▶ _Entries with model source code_
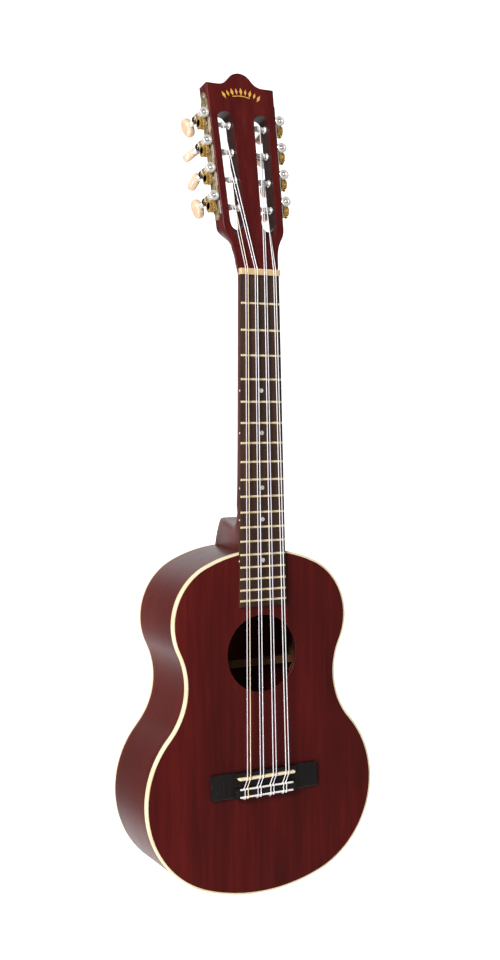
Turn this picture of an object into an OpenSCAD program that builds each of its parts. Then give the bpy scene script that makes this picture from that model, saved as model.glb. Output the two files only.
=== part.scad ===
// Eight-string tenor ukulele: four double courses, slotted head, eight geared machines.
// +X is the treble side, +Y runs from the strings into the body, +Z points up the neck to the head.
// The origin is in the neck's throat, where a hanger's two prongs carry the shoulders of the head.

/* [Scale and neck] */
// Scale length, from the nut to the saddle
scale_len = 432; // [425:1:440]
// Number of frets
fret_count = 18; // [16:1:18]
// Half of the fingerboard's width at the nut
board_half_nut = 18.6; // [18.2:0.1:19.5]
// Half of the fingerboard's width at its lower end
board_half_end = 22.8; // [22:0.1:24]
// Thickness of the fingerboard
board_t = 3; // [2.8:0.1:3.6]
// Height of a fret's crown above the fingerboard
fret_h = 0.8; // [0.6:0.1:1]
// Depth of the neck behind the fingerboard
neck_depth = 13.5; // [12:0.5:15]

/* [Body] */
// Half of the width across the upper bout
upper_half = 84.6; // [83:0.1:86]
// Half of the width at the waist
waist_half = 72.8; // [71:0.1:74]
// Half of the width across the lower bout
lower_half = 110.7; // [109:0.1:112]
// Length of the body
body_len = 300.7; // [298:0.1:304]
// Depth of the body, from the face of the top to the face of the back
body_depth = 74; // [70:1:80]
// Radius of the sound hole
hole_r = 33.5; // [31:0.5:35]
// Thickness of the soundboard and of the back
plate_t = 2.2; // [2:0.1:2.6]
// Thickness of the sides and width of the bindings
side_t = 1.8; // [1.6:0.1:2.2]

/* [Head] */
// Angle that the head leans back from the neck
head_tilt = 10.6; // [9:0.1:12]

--

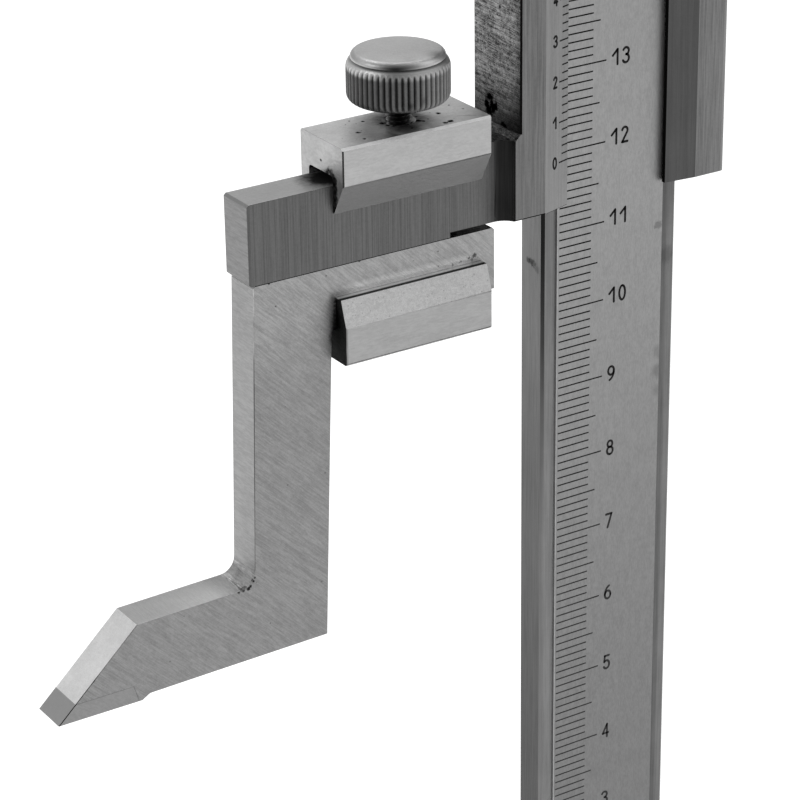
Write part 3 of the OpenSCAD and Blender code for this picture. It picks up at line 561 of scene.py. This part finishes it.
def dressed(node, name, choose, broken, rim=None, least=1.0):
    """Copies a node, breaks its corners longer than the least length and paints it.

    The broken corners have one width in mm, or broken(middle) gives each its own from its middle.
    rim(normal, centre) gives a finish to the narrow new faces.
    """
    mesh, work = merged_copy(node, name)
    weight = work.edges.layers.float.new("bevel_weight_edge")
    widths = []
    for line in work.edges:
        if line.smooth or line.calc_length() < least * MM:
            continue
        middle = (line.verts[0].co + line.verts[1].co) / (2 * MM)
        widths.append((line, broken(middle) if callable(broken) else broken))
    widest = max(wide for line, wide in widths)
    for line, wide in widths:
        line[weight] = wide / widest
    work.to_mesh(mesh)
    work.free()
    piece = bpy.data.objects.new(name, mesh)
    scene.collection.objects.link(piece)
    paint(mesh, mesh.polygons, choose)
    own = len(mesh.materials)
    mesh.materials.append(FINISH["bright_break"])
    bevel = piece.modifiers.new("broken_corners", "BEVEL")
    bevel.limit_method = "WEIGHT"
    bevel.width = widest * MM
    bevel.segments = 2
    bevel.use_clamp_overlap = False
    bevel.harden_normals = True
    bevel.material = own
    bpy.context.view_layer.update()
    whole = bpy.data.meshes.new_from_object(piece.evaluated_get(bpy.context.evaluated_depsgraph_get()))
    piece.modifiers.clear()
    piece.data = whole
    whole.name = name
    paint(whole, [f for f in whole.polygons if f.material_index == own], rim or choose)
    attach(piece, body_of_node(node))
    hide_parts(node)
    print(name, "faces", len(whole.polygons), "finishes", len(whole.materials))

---

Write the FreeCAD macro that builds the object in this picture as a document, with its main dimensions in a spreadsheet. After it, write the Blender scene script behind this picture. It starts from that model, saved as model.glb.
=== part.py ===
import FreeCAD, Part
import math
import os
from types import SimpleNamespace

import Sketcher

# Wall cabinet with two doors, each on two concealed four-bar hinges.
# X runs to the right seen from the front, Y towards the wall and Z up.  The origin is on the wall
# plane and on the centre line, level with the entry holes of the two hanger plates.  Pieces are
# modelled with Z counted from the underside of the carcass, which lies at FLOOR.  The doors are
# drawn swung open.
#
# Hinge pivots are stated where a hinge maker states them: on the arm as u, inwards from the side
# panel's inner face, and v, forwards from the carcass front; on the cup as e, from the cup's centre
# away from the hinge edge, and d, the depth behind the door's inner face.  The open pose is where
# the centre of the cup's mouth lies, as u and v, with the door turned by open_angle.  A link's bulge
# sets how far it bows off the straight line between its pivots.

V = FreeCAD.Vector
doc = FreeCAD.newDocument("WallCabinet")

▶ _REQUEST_
Lines in the records that hold the word "node" are to be counted; give only the total.

▶ _EXPECTED OUTPUT_
5